Use Parameter reference when you need the full list of supported TOML keys, .env variables, defaults, and allowed values.

Multiple mappings

TOML makes repeated mappings easier to read than a long .env.

[event_hubs.EVENTHUBNAME_1]
name = "orders"
namespace = "eventhub1.servicebus.windows.net"
consumer_group = "$Default"

[event_hubs.EVENTHUBNAME_2]
name = "payments"
namespace = "eventhub1.servicebus.windows.net"
consumer_group = "$Default"

[snowflake_configs.SNOWFLAKE_1]
database = "INGESTION"
schema_name = "PUBLIC"
table_name = "ORDERS"

[snowflake_configs.SNOWFLAKE_2]
database = "INGESTION"
schema_name = "PUBLIC"
table_name = "PAYMENTS"

[[mappings]]
event_hub_key = "EVENTHUBNAME_1"
snowflake_key = "SNOWFLAKE_1"

[[mappings]]
event_hub_key = "EVENTHUBNAME_2"
snowflake_key = "SNOWFLAKE_2"

Each mapping connects one Event Hub key to one Snowflake target key.

Control tables

For a local Snowflake trial smoke test:

[control]
target_db = "CONTROL"
target_schema = "PUBLIC"
target_table = "INGESTION_STATUS"
backend = "snowflake"
ownership_mode = "local_single_consumer_smoke"
use_hybrid_table = false

This persists checkpoints in a standard Snowflake table.

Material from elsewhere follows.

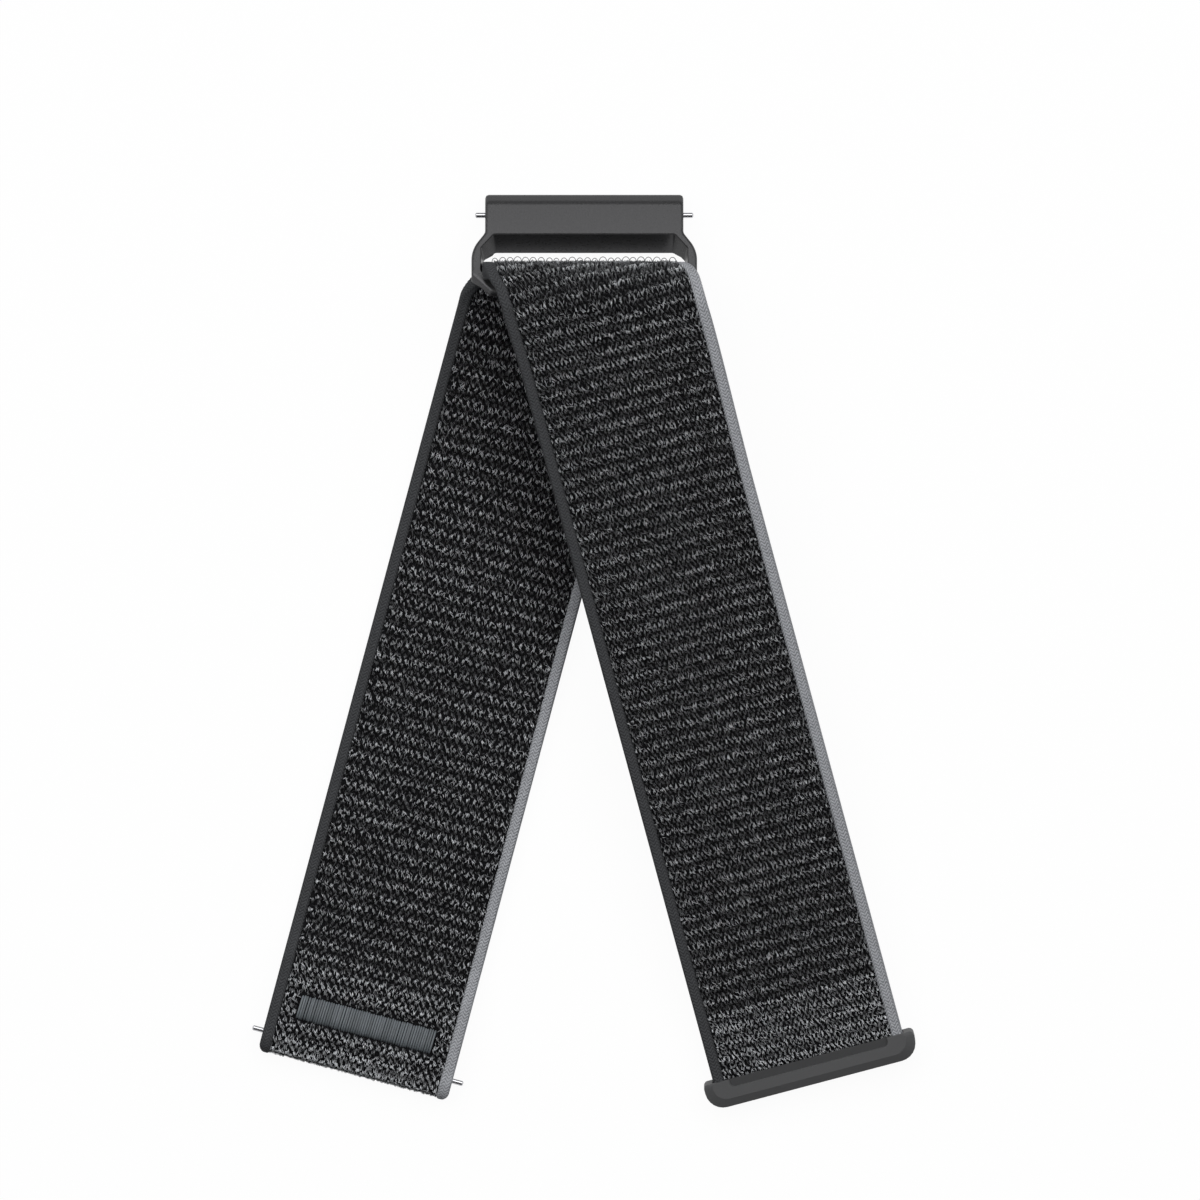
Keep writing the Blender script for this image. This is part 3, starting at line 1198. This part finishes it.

It keeps Event Hub partition ownership in memory, so use it for one local consumer only.

For production durable ownership, use Snowflake Hybrid Tables or Postgres.

For Postgres:

[control]
target_db = "control"
target_schema = "public"
target_table = "ingestion_status"
backend = "postgres"

[control.postgres]
host = "localhost"
port = 5432
user = "checkpoint_user"
sslmode = "require"
auth_mode = "password"

Then put the password in .env:

CONTROL_PG_PASSWORD=checkpoint-password

Common validation errors

If the namespace is missing the Event Hubs suffix:

eventhub_namespace = "eventhub1"

Validation fails before connecting to Azure:

Event Hub namespace must end with .servicebus.windows.net

If a mapping points to a key that does not exist:

[[mappings]]
event_hub_key = "EVENTHUBNAME_2"
snowflake_key = "SNOWFLAKE_1"

EvSnow reports the missing mapping target.

That is the main benefit of moving pipeline shape out of .env: the structure is visible, typed, and validated before the run begins.